Continuing with “Bethena” and poking at “Elite Syncopations”
… which is a real bear of a piece, especially the last theme. Very Liszt-ian with the melody framed with bouncing octaves. Gratified that Joplin wrote on top of it, as he wrote on everything he composed, “Not too fast.”
I’m still eternally amused at his tempo notes on his pieces.
You can almost chart out which pieces were written first based on how pissy the tempo markings are. “Not fast.” “Not too fast.” “Do not play this piece fast.” “DO NOT PLAY THIS PIECE FAST. It is NEVER right to play ragtime fast.” Seems like people have been cranking on his stuff ever since he wrote it. Makes the current trend of showing off How Good I Am by demolishing a composer’s preferred tempo a lot more obvious. In fact, I’ll have to keep that in mind the next time I hear someone opine about playing a piece of music according to the godlike composer’s intent when they are turbocharging it well past what the original composer would have wanted. It always bugs me when people do that to Vivaldi and other Baroque types. People ruin their music all for the sake of puffing themselves up, and then turn around and make noises about disappearing behind the composer’s intentions. o_O Sort of like patting oneself on the back for one’s awesome humility.
Anyhow, it feels good to be back to s-l-o-w p-r-a-c-t-i-c-e on “Bethena.” It’s sort of a nice recalibration, and it helps realign my technique. And I opted to get started on “Elite” as well, with some trepidation since it’s quite difficult at the end. I’ll be poking at that one only for a while since I’m enjoying myself back at “Bethena,” although I’d also like to chart out his chord changes as well. He does that bounce-between-dims thing a lot, but he also does a couple of very clever things like hopping into the relative minor of the dominant in some fun ways. His modulations are a veritable chocolate box of stack-popping fun.
Didn’t watch the game, didn’t want to. Still don’t want to know — aiming for some quiet mental space for the moment.
Once again reminding myself
ETA: Very worthwhile interview here.
Back to “Bethena” for the moment
I just got irked at myself for shedding so little, and I missed playing it. And I’m constantly staggered at the difference it makes in my ability to play my own music when I work hard at someone else’s. And I’ve said that I wanted to shake myself out of the new-age-easy-listening rut I can fall into too easily — best way to do that is to play and listen to something like that. Not that Joplin writes marches (a few), but his stuff is stronger and more lively and requires more nimbleness, and has more of those heavy, chunky chords that I like so much.

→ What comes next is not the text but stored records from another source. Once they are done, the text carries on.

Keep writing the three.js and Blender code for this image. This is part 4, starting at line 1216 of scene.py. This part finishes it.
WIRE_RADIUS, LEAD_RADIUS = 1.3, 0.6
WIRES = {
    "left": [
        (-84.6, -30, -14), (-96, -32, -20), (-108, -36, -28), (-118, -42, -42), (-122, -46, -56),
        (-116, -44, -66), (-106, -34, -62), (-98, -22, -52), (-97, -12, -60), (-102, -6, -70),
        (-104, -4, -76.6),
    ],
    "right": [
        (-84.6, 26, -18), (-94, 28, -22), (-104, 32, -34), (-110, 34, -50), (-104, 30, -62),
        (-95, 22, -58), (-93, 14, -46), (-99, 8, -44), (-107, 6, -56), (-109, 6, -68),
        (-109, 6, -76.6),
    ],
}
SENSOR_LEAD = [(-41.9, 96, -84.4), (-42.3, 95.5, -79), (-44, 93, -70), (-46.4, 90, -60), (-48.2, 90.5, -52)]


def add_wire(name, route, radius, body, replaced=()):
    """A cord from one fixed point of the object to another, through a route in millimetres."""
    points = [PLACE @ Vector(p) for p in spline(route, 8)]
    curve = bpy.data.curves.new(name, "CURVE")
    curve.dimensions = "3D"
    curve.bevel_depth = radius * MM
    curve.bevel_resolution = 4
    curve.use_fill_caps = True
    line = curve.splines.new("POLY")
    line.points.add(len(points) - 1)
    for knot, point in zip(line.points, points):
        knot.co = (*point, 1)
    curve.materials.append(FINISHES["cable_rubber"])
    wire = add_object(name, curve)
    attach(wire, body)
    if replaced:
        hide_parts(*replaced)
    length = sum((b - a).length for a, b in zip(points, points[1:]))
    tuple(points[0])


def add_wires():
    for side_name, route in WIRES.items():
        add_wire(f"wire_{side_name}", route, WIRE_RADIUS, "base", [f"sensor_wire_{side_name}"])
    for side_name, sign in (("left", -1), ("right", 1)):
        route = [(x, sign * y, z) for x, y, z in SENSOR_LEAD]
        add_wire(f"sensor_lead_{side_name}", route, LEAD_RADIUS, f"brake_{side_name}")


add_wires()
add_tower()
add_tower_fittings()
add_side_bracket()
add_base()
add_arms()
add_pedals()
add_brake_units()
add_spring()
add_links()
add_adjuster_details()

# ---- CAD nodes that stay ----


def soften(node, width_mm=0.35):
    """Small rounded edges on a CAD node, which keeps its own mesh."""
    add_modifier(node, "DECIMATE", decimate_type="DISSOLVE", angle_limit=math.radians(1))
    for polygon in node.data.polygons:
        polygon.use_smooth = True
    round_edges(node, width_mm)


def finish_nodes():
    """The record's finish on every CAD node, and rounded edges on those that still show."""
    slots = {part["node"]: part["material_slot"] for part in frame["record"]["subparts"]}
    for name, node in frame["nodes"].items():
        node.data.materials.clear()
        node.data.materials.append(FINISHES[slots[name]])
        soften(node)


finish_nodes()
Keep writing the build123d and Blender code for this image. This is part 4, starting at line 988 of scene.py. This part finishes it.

I want to start on “Elite Syncopations” next. The last theme in that one is a real bear, and I want to see how well I can do it.
And in orange-colored news … they have to stop snoozing for forty minutes and playing for twenty. I’m not sure what’s causing this or whether it’s a conscious decision on their part since they have injuries and are dressing so many kids, but it’s been a constant with the team, and it’s worrisome. I can only conclude that it’s a deliberate choice to save effort because there is no other reason on Earth why they play like this so predictably.
I love the Flyers style of hockey — that full-court press they tend to play. I adore that they play aggressively. But I’m no longer sure it’s a good idea to do so. They end up decimated by injuries and dressing too many rookies at the end of the season, when things really become demanding. As a result, I wonder if they don’t consciously choose to ratchet their effort back for the first period and a half to save energy at the end of the season.
The rookies are excellent, but they are still sort of excellent individual players and not a gelled team quite yet. By the next season, they start to gel … and then get knocked out by injuries because of their style of play. Like I said, I adore Flyers-style physical hockey; I love that they play the press. But I’m not sure it’s the winning strategy it once was; it makes for inconsistent play, and if there’s one thing that can be said about a cup-winning team, it’s that they are consistent. Any team that plays reliably at 80% will go further than a team that plays at 100% and 20% unpredictably. I suppose we’ll have to see.